Exploring the membrane toxicity of decabromodiphenyl ethane (DBDPE): Based on cell membranes and lipid membranes model

Abstract

Decabromodiphenyl ethane (DBDPE) is widely used in industry as an alternative to the decabromodiphenyl ether (BDEs). The large-scale use of DBDPE could lead to rapid growth of the human accumulation level of DBDPE. However, the biophysics of accumulation of DBDPE in cell membranes, as one of determinants of DBDPE metabolism is not clear. In the present study, detailed observations of cell lactate dehydrogenase (LDH) and reactive oxygen species (ROS) levels measurements proved that the DBDPE exposure to cell could result in significant cell membrane damage by concentration-dependent manners.

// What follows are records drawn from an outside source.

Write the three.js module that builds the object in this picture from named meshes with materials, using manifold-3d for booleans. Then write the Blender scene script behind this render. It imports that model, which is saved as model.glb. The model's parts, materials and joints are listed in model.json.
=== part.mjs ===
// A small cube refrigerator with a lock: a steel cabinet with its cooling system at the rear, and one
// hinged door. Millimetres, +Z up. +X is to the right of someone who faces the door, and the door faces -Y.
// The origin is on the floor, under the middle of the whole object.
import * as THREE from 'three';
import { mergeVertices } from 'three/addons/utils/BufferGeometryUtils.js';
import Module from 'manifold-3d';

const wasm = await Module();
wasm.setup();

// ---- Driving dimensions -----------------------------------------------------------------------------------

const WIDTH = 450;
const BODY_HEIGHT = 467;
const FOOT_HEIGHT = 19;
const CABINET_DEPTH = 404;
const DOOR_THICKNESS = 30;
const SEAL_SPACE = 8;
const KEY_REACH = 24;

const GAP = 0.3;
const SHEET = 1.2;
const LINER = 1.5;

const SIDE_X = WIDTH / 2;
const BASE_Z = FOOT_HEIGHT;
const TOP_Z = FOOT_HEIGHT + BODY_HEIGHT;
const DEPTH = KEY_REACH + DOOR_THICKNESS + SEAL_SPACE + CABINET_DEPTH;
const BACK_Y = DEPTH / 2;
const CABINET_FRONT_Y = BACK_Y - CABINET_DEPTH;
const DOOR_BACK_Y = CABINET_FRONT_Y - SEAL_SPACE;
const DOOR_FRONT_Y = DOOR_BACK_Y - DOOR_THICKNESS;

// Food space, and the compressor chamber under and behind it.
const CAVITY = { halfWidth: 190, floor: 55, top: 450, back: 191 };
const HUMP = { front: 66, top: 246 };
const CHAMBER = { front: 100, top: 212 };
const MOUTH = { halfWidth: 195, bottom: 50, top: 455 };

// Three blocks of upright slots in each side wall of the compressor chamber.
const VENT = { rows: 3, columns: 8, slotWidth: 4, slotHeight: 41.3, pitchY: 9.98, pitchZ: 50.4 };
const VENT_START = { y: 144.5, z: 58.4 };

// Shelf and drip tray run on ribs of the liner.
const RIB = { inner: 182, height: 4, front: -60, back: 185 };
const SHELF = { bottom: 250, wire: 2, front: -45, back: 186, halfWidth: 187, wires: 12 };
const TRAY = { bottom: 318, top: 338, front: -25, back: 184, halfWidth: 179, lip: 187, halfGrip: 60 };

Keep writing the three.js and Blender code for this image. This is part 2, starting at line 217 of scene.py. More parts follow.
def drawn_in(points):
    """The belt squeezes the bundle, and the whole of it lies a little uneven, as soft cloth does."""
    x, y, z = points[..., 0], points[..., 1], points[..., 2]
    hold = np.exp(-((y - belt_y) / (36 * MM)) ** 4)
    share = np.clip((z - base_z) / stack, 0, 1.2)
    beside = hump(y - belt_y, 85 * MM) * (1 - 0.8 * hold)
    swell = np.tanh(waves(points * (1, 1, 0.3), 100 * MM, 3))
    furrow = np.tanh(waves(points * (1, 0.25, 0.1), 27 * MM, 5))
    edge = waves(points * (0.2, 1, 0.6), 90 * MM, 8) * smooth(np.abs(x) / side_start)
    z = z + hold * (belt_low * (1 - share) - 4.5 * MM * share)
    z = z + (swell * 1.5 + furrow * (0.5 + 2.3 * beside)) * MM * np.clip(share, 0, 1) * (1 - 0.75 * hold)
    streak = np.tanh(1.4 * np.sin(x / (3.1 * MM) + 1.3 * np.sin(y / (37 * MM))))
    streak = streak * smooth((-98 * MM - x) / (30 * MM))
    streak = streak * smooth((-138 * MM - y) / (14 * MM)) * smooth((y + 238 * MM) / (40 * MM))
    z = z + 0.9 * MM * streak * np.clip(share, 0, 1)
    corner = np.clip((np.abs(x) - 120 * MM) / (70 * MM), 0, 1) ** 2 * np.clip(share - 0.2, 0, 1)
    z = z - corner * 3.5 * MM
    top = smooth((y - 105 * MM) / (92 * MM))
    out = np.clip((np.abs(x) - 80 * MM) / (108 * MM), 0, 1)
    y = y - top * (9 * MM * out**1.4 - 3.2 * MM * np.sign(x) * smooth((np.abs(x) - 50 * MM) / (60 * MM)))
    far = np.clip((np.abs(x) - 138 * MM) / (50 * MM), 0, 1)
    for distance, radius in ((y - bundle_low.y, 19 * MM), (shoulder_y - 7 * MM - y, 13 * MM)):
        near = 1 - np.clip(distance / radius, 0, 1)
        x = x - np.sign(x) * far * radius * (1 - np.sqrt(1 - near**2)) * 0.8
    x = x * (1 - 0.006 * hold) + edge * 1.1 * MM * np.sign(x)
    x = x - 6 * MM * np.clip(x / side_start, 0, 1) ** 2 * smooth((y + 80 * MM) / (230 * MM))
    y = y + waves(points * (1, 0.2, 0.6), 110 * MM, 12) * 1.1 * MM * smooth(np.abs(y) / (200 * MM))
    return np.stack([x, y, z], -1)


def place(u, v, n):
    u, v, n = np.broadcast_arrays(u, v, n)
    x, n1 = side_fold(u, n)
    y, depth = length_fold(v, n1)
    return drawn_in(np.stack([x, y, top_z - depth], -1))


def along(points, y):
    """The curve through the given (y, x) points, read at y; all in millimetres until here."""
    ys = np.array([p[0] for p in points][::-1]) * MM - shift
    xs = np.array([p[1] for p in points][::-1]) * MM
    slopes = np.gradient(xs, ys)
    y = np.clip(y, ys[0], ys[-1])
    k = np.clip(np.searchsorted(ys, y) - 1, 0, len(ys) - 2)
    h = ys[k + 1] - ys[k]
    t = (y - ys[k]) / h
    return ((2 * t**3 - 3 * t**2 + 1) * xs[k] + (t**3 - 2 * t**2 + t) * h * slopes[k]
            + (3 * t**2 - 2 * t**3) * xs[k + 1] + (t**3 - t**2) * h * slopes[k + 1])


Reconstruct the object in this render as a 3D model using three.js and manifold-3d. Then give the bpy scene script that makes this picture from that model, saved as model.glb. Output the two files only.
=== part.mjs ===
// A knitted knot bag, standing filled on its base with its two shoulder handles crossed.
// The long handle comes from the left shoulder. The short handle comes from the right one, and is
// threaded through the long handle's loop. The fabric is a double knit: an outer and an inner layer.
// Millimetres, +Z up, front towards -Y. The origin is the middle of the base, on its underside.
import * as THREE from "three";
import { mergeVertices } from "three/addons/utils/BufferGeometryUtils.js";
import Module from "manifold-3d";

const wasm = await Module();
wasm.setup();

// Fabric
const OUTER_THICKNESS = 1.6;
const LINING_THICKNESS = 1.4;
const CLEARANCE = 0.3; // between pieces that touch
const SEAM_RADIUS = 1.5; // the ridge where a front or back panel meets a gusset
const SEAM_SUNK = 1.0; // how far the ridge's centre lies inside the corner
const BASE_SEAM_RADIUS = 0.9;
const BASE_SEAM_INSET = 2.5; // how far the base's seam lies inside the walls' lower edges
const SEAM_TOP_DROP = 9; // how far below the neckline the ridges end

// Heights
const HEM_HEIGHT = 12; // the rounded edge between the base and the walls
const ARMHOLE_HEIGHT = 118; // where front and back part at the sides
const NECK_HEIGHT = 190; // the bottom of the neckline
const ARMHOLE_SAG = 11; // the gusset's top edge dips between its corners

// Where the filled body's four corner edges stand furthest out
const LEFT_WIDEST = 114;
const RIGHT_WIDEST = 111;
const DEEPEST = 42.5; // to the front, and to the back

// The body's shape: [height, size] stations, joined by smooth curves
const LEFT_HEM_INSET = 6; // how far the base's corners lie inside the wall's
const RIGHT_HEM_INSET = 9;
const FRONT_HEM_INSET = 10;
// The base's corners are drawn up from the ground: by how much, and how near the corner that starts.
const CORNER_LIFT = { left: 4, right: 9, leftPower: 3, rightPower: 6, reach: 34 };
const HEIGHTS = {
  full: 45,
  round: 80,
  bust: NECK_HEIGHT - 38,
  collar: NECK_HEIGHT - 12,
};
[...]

The fluorescence anisotropy analysis supported the evidence that high concentration DBDPE bound decreased membrane fluidity significantly. Besides it, a detailed molecular dynamic (MD) simulation was approached to investigate the effects of DBDPE on the DPPC (dipalmitoyl phosphatidylcholine) phospholipid bilayer, which was constructed as the model of cell membrane. The molecular dynamic simulation revealed that DBDPE molecules can easily enter the membrane from the aqueous phase. Under the concentration of a threshold, the DBDPE molecules tended to aggregate inside the DPPC bilayer and caused pore formation. The bound of high concentration of DBDPE could result in significant variations in DPPC bilayer with a less dense, more disorder and rougher layer. The knowledge about DBDPEs interactions with lipid membranes is fundamentally essential to understand the in vivo process of DBDPE and the physical basis for the toxicity of DBDPE in cell membranes.